Publication year - 1971
Publication title -
the journal of physiology
Language(s) - English
Resource type - Journals
SCImago Journal Rank - 1.802
H-Index - 240
eISSN - 1469-7793
pISSN - 0022-3751
DOI - 10.1113/jphysiol.1971.sp009409
Subject(s) - curare , sartorius muscle , chemistry , motor nerve , neuromuscular junction , biophysics , electrophysiology , anatomy , neuroscience , biology
1. The effect of curare on the amount of transmitter released by a nerve stimulus was studied in frog and rat nerve—muscle preparations using electrophysiological techniques. 2. When the frog sartorius nerve—muscle preparation was exposed to low doses of curare, the amplitudes of spontaneous miniature end‐plate potentials and end‐plate currents (e.p.c.s, measured under ‘voltage clamp’ conditions) were reduced to the same extent, suggesting that the drug did not alter the number of transmitter quanta released by nerve stimulation. 3. With higher doses of curare in frog muscle treated with glycerol to abolish twitching, quantum content was estimated from the coefficient of variation (CV) of e.p.c.s.
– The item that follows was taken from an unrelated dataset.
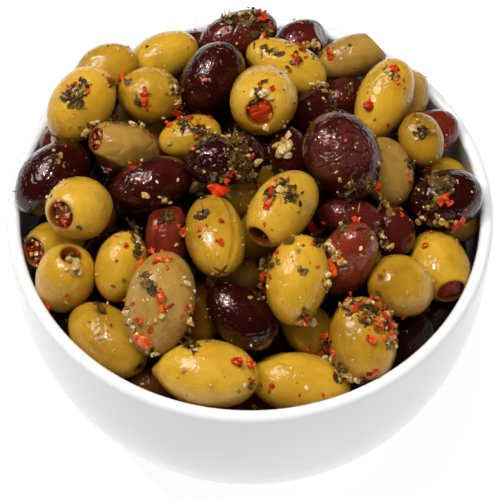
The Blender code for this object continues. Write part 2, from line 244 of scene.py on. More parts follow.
HERBS = [
    (75, 97, 9, 34), (84, 86, 5, 8), (138, 101, 3, 6), (111, 84, 3, 5), (258, 94, 3, 4), (257, 101, 4, 5),
    (283, 185, 4, 12), (291, 198, 5, 18), (272, 196, 6, 14), (447, 185, 6, 22), (440, 195, 5, 16),
    (434, 178, 6, 14), (449, 229, 5, 12), (430, 205, 6, 12), (421, 132, 5, 18), (352, 306, 7, 24),
    (376, 306, 7, 26), (386, 324, 6, 18), (368, 318, 7, 18), (392, 345, 4, 10), (325, 344, 5, 16),
    (340, 372, 7, 14), (362, 382, 8, 10), (152, 289, 4, 12), (136, 233, 4, 14), (146, 278, 4, 10),
    (193, 346, 6, 14), (250, 384, 3, 5), (302, 270, 3, 6), (306, 318, 5, 14), (250, 20, 9, 26),
    (232, 22, 9, 16), (266, 30, 6, 16), (276, 52, 5, 4), (294, 62, 7, 5), (262, 48, 6, 3), (395, 72, 6, 4),
    (203, 215, 4, 8), (181, 234, 4, 10), (330, 108, 6, 12), (134, 226, 3, 10), (137, 241, 3, 12),
    (136, 253, 3, 8), (181, 124, 7, 16), (200, 130, 6, 12), (166, 217, 5, 14), (384, 242, 4, 12),
    (343, 229, 5, 10), (368, 232, 5, 8), (370, 183, 5, 12), (352, 190, 8, 10), (176, 92, 5, 8),
    (180, 112, 5, 10), (58, 160, 4, 6), (30, 240, 4, 8), (97, 304, 3, 4), (350, 90, 6, 8), (316, 55, 5, 8),
    (411, 165, 4, 8), (272, 262, 5, 8), (318, 245, 5, 8), (200, 197, 5, 8), (237, 156, 7, 30),
    (243, 164, 6, 22), (230, 140, 6, 18), (241, 138, 6, 16), (247, 175, 6, 20), (234, 168, 6, 18),
    (222, 178, 6, 16), (207, 136, 4, 10), (212, 183, 4, 8),
]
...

The measured CV increased slightly in curare; this increase probably resulted from a relatively greater contribution of random noise to the observed fluctuations when the e.p.c. was reduced by curare. 4. In the rat diaphragm, muscle fibres were cut to block twitching. This procedure produced, among other changes, a reduction in the muscle fibre space constant, so that junctional signals were distorted by the cable properties of the muscle fibre when, as often occurred, micro‐electrodes were more than 100–200 μ from the end‐plate focus. This produced errors in estimates of quantum content; when these errors were accounted for, it appeared that curare did not significantly alter quantum content. 5. It is concluded that if curare affects transmitter release at all, its effect must be much smaller than its well known post‐synaptic blocking action.